- Task details -
Reproduce all of the data word for word.

- Given material -
————————

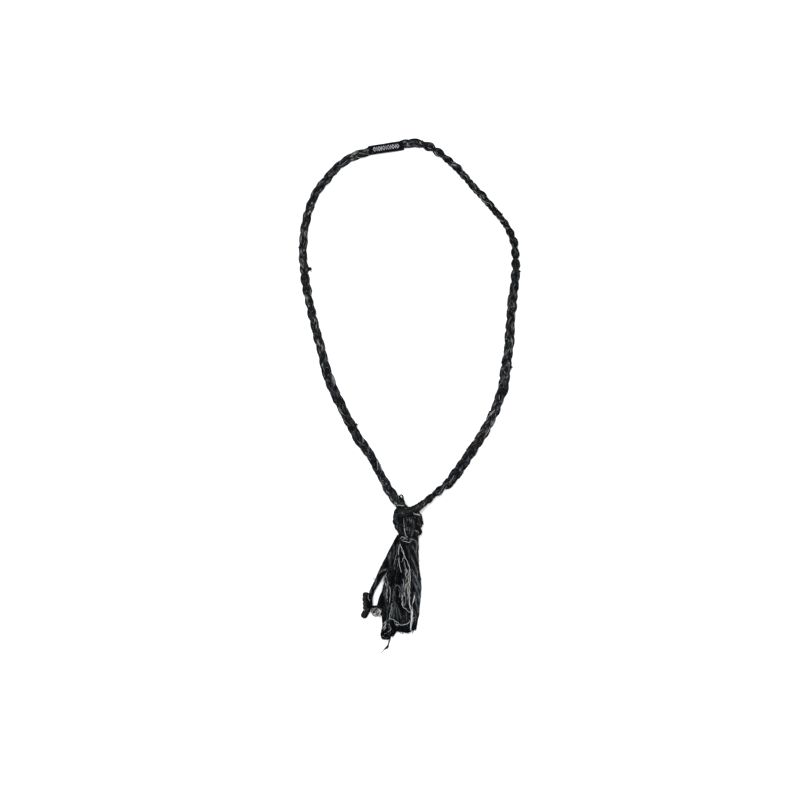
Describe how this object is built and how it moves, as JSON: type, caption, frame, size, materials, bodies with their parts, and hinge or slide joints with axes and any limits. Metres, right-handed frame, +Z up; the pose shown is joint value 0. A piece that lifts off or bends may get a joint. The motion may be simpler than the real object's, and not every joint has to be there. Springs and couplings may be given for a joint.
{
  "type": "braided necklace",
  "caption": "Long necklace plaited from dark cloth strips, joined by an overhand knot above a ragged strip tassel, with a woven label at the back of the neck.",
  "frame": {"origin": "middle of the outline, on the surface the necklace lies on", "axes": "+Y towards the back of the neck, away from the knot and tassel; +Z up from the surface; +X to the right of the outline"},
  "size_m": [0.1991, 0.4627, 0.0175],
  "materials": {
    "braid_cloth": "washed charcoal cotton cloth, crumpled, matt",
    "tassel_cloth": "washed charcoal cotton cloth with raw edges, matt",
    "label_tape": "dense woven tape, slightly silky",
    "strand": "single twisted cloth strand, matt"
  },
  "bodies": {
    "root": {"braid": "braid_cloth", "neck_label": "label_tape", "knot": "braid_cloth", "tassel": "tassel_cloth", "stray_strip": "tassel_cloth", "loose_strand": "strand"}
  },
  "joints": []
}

————————

- Correct output -
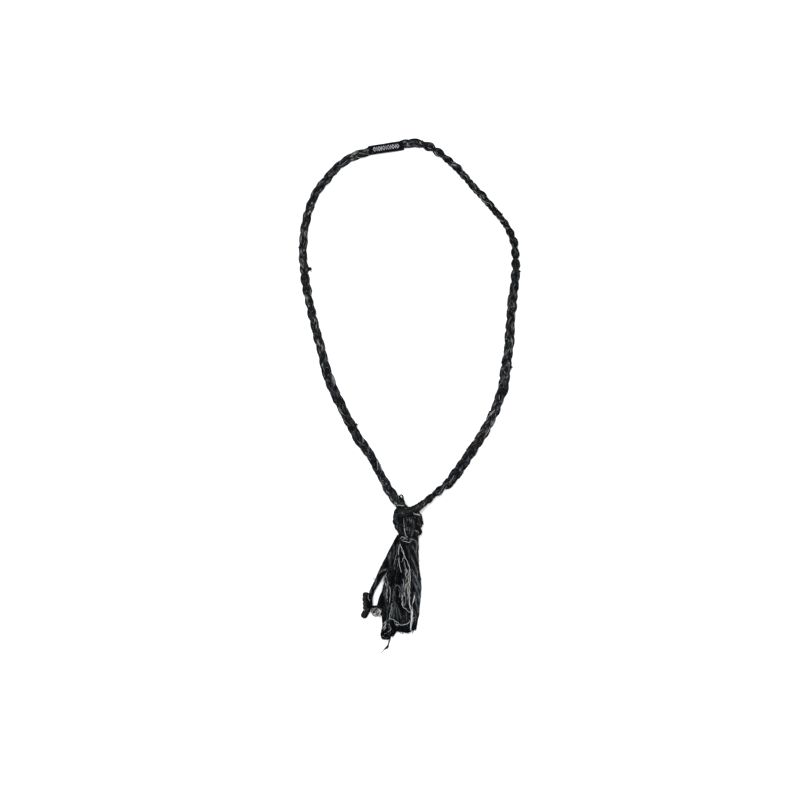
Describe how this object is built and how it moves, as JSON: type, caption, frame, size, materials, bodies with their parts, and hinge or slide joints with axes and any limits. Metres, right-handed frame, +Z up; the pose shown is joint value 0. A piece that lifts off or bends may get a joint. The motion may be simpler than the real object's, and not every joint has to be there. Springs and couplings may be given for a joint.
{
  "type": "braided necklace",
  "caption": "Long necklace plaited from dark cloth strips, joined by an overhand knot above a ragged strip tassel, with a woven label at the back of the neck.",
  "frame": {"origin": "middle of the outline, on the surface the necklace lies on", "axes": "+Y towards the back of the neck, away from the knot and tassel; +Z up from the surface; +X to the right of the outline"},
  "size_m": [0.1991, 0.4627, 0.0175],
  "materials": {
    "braid_cloth": "washed charcoal cotton cloth, crumpled, matt",
    "tassel_cloth": "washed charcoal cotton cloth with raw edges, matt",
    "label_tape": "dense woven tape, slightly silky",
    "strand": "single twisted cloth strand, matt"
  },
  "bodies": {
    "root": {"braid": "braid_cloth", "neck_label": "label_tape", "knot": "braid_cloth", "tassel": "tassel_cloth", "stray_strip": "tassel_cloth", "loose_strand": "strand"}
  },
  "joints": []
}